The DMS-01 mass spectrometer covers a mass range of 1 to 50 Atomic Mass Units and weighs 4.4 Kilograms. It is 25 by 25 by 12 centimeters in size.
The ДЧ-01 instrument aboard the AIST-2D satellite is a materials science study to look at the effect of space environment factors such as radiation, atomic oxygen, dust/micrometeoroid impacts and solar irradiation on different samples of optical elements, electronic components and surface coatings. Specific studies performed by this payload include a study of space debris impacts on optical elements, radiation-related effects on integrated circuits, memory units and microcontrollers, and the impact of atomic oxygen on surface coatings.
The ДЧ-01 experiment is a monoblock hosting the various sensors and sample materials, facilitated on the spacecraft exterior, facing the space environment. The experiment block is 27 by 19 by 9 centimeters in size and weighs 2.5 Kilograms.
Results from the experiment will be used to improve the design of future spacecraft systems to better deal with the space environment, leading to longer operational lives of satellites.
METEOR-M is an experiment suite comprised of several sensor panels to measure high-speed particle impacts of natural and artificial origin. The experiment aims to determine the mass, velocity and direction of incoming particles and assess their effect on the surface of the satellite, also looking at surface charging of satellite structures which is a known problem for missions in Earth orbit.
Контакт-МКА is a technical demonstration payload to test space-to-space communications from Low Earth Orbit Spacecraft to the Globalstar communications satellite constellation for communications relay from any point of the satellite’s orbit.
Globalstar operates a constellation of satellites in 1,400-Kilometer orbits supporting low-rate communications between users on the ground using S-/C-/L-Band systems. Employing the satellites for use in data relay from lower-orbiting spacecraft to the ground has been demonstrated in various missions and further work is underway to design operational LEO-to-LEO-to-Ground communications systems.
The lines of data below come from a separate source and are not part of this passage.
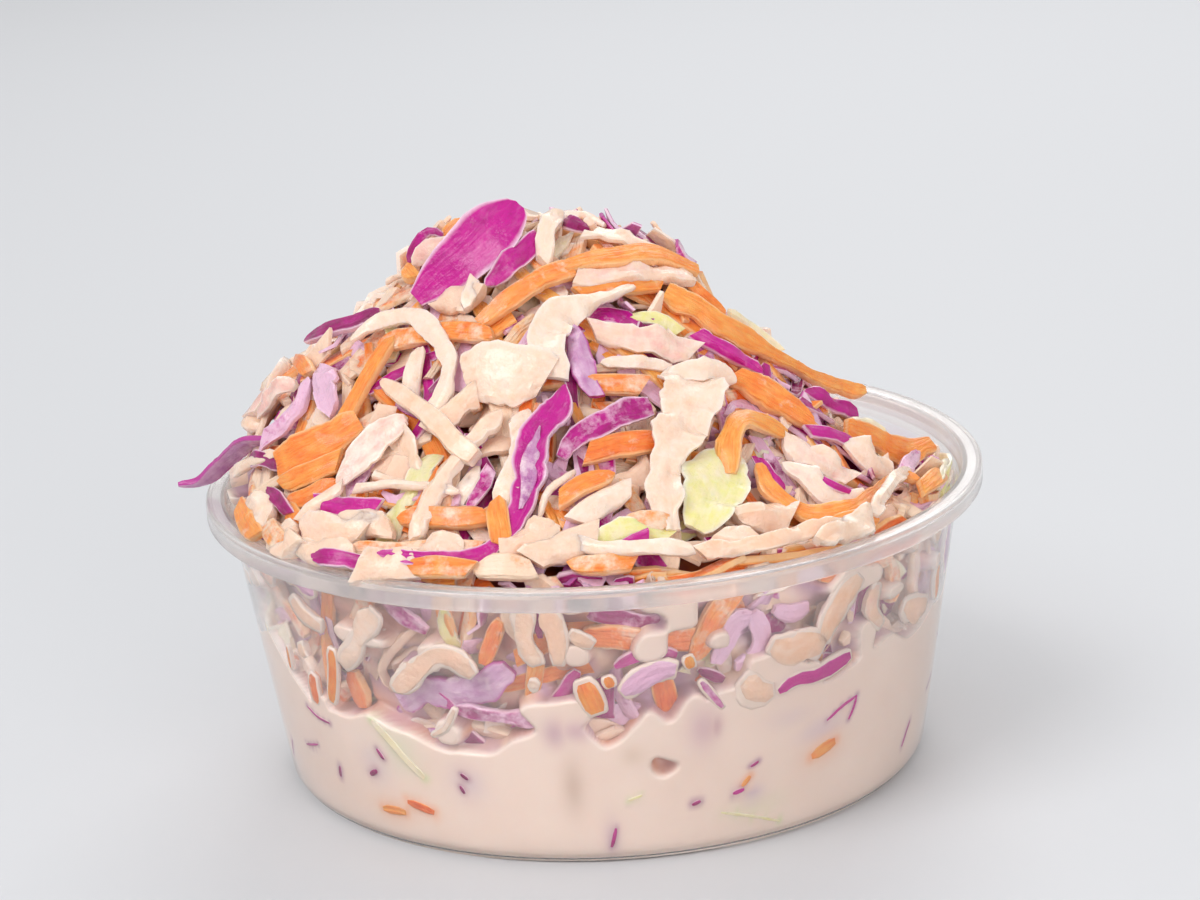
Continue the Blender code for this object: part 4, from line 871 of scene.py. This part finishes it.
def dressing_level(bearing):
    """Height of the dressing at the wall for bearings in degrees, -180 to 180."""
    marks = list(LEVEL_MARKS)
    for k in range(31):
        marks.append((-16 + k * 7.0, 24 + 2.2 * math.sin(k * 2.4) + 1.8 * math.sin(k * 1.31 + 1)))
    marks.sort()
    return np.interp(bearing, [m[0] for m in marks], [m[1] for m in marks], period=360)


def press_strip(layer, bins, number, kind, width, thick, tint, coat, depth, plan):
    """Put one strip behind the wall; one that touches it is flat and has a border of dressing."""
    count = len(plan)
    leafy = kind != "carrot" and width > 1.5
    look = dict(across=6 if width > 1.2 else 4, uneven=0.14 if leafy else 0.04, taper=(0.5, 0.6), seed=number)
    outer = -depth if depth else BIT_INTO_WALL
    bins[kind].add(layer.place(plan, np.full(count, outer - thick * 0.5)), layer.normal(plan), width, thick, tint=tint,
                   coat=coat, ruffle=0.15 if depth else 0.0, **look)
    if depth == 0 and plan[:, 1].mean() > SUNK_BELOW:
        ends = (plan[[0, -1]] - plan[[1, -2]]) * BORDER_WIDTH / 0.9
        wider = np.vstack([plan[0] + ends[0], plan, plan[-1] + ends[1]])
        bins["dressing"].add(layer.place(wider, np.full(count + 2, BORDER_INTO_WALL - 0.4)), layer.normal(wider),
                             width + 2 * BORDER_WIDTH, 0.8, coat=0.0, **look)
    cells = layer.footprint(through(plan, count * 2), np.full(count * 2, width * 0.5))
    np.minimum.at(layer.limit, cells, np.full(cells[0].shape, outer - thick - 0.3))


def press_by_hand(layer, bins):
    """The chosen bits behind the wall."""
    for number, (kind, width, thick, tint, coat, depth, marks) in enumerate(PRESSED):
        marks = np.asarray(marks, float)
        plan = np.column_stack([np.radians(marks[:, 0] % 360) * WALL_MIDDLE, marks[:, 1]])
        length = np.linalg.norm(np.diff(plan, axis=0), axis=1).sum()
        plan = through(plan, int(np.clip(length / 0.9, 5, 24)))
        press_strip(layer, bins, number, kind, width, thick, tint, coat, depth, plan)


PRESSED_KINDS = ("white", "white", "leaf", "carrot", "carrot", "red", "lilac")


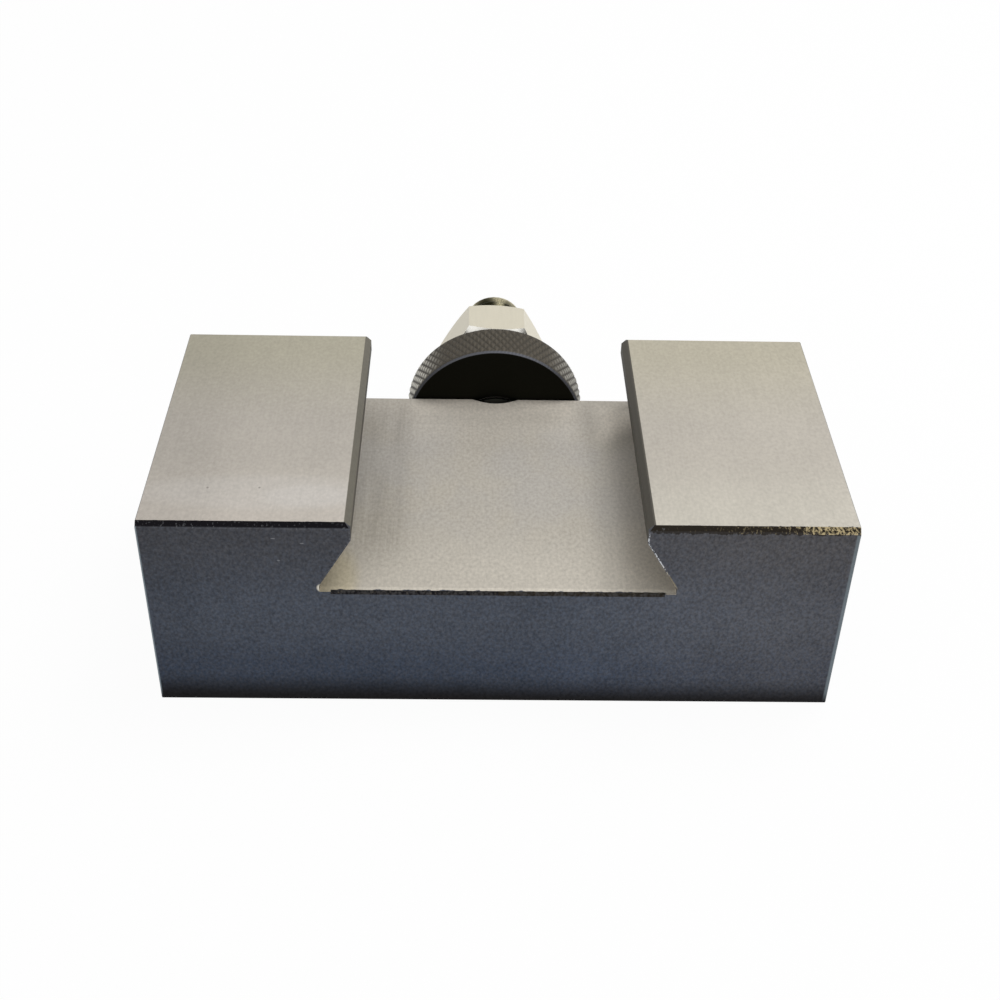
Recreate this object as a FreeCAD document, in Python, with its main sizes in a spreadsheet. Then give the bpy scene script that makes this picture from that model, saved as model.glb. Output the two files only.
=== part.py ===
import FreeCAD, Part
import os
import re

import Sketcher

# Quick change tool holder of a lathe's tool post, in millimetres. It lies on the side that takes the tool,
# with its dovetail groove up: +Z is up, X runs along the block's length, and Y along its height in use, from
# the face that is the lower one on the lathe (-Y) to the one that carries the nuts and screws (+Y).
# The origin is at the bottom centre of the box round the whole holder.

SIZES = {
    # the block
    "block_length": 76.2,
    "block_height": 38.1,
    "block_depth": 25.4,
    "land_chamfer": 0.6,
    "edge_break": 0.1,
    # the dovetail groove
    "groove_opening": 31.3,
    "groove_depth": 9.13,
    "lip_flat": 2.0,
    "root_flat": 0.8,
    "flank_angle": 60,
    "floor_break": 0.35,
    "floor_break_end": 1.2,
    "floor_far_break": 0.2,
    # the tool slot, between the near jaw and the screw jaw
    "near_jaw": 9.6,
    "slot_width": 13.5,
    "web": 4.27,
    "slot_corner": 0.5,
    "slot_break": 0.25,
    # the stud and its hole
    "thread_diameter": 8.0,
    "thread_clearance": 0.05,
    "stud_cover": 0.15,
    "stud_end_wall": 3.5,
    "stud_reach": 27.7,
    "stud_chamfer": 0.7,
    "stud_countersink": 1.25,
    # the knurled nut
    "disc_diameter": 22.9,
    "disc_thickness": 5.7,
    "disc_chamfer": 0.35,
    "collar_diameter": 12.0,
    "collar_chamfer": 0.5,
    "knurled_nut_height": 13.45,
    "knurl_count": 62,
    "knurl_depth": 0.35,
    "knurl_angle": 30,
    # the lock nut
    "lock_nut_width": 13.0,
    "lock_nut_height": 6.7,
    "lock_nut_turn": -2.5,
    "lock_nut_bevel": 0.33,
    "nut_bevel_angle": 30,
    "bore_countersink": 0.5,
    # the set screws
    "screw_diameter": 8.0,
    "screw_length": 20.0,
    "screw_disc_gap": 2.05,
    "screw_row_share": 0.65,
    "screw_chamfer": 0.8,
    "screw_point": 5.0,
    "screw_cup_depth": 1.0,
    "screw_socket": 4.0,
    "screw_socket_depth": 5.0,
    "screw_countersink": 0.6,
    "drill_point": 118,
}

# Places that follow from the sizes, as formulas of the sheet's cells
HALF_LENGTH = "(block_length / 2)"
LIP_HALF = "(groove_opening / 2)"
FLOOR = "(block_depth - groove_depth)"
ROOT_HALF = f"({LIP_HALF} + (groove_depth - lip_flat - root_flat) / tan(flank_angle))"
SLOT_ROOF = f"({FLOOR} - web)"
SLOT_FAR = "(near_jaw + slot_width)"
SCREW_JAW = f"(block_height - {SLOT_FAR})"
STUD_BORE = "(thread_diameter + 2 * thread_clearance)"
STUD_Z = f"({FLOOR} - stud_cover - {STUD_BORE} / 2)"
STUD_DEPTH = f"({SCREW_JAW} - stud_end_wall)"
SCREW_BORE = "(screw_diameter + 2 * thread_clearance)"
SCREW_Z = f"({SLOT_ROOF} / 2)"
INNER_SCREW = "(disc_diameter / 2 + screw_diameter / 2 + screw_disc_gap)"
OUTER_SCREW = f"({INNER_SCREW} + screw_row_share * ({HALF_LENGTH} - {INNER_SCREW}))"
SCREWS = {"set_screw_1": f"-{OUTER_SCREW}", "set_screw_2": f"-{INNER_SCREW}",
          "set_screw_3": INNER_SCREW, "set_screw_4": OUTER_SCREW}
NEAR_FACE = "(-(block_height + stud_reach) / 2)"
FAR_FACE = f"({NEAR_FACE} + block_height)"
TOUCH = 1e-6

doc = FreeCAD.newDocument("tool_holder")
sheet = doc.addObject("Spreadsheet::Sheet", "sizes")
for row, (alias, number) in enumerate(SIZES.items(), start=1):
    sheet.set(f"A{row}", alias)
    sheet.set(f"B{row}", str(number))
    sheet.setAlias(f"B{row}", alias)
doc.recompute()


def bind(item, path, text):
    """Ties one property to a formula in which each named size becomes a link to its cell."""
    linked = re.sub(r"[a-z]\w*", lambda word: f"sizes.{word[0]}" if word[0] in SIZES else word[0], text)
    item.setExpression(path, linked)


def new_body(name, x, y, z):
    """An empty body, placed by three formulas."""
    body = doc.addObject("PartDesign::Body", name)
    body.Label = name
    for axis, text in zip("xyz", (x, y, z)):
        bind(body, f"Placement.Base.{axis}", text)
    return body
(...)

КМУ-1 is an experimental Microacceleration Control System tasked with measuring microaccelerations acting on the satellite (caused by drag and solar pressure) and compensating for microaccelerations in spacecraft attitude control.
The system consists of a Central Electronics Units, a pair of three-axis magnetometers, one sun sensor, Earth sensors and three Magnetic Torque Rods to provide attitude actuation. In nominal operations, the system will be tasked with compensating low-frequency microaccelerations in the orientation of the satellite and keep the spacecraft pointed very precisely along the Earth’s magnetic field vector.
The КЭА payload, provided by SamGU, is a complex technology demonstration comprised of high-efficiency photovoltaic solar cells and advanced lithium-ion batteries as well as fiber optic and electromagnetic transducers.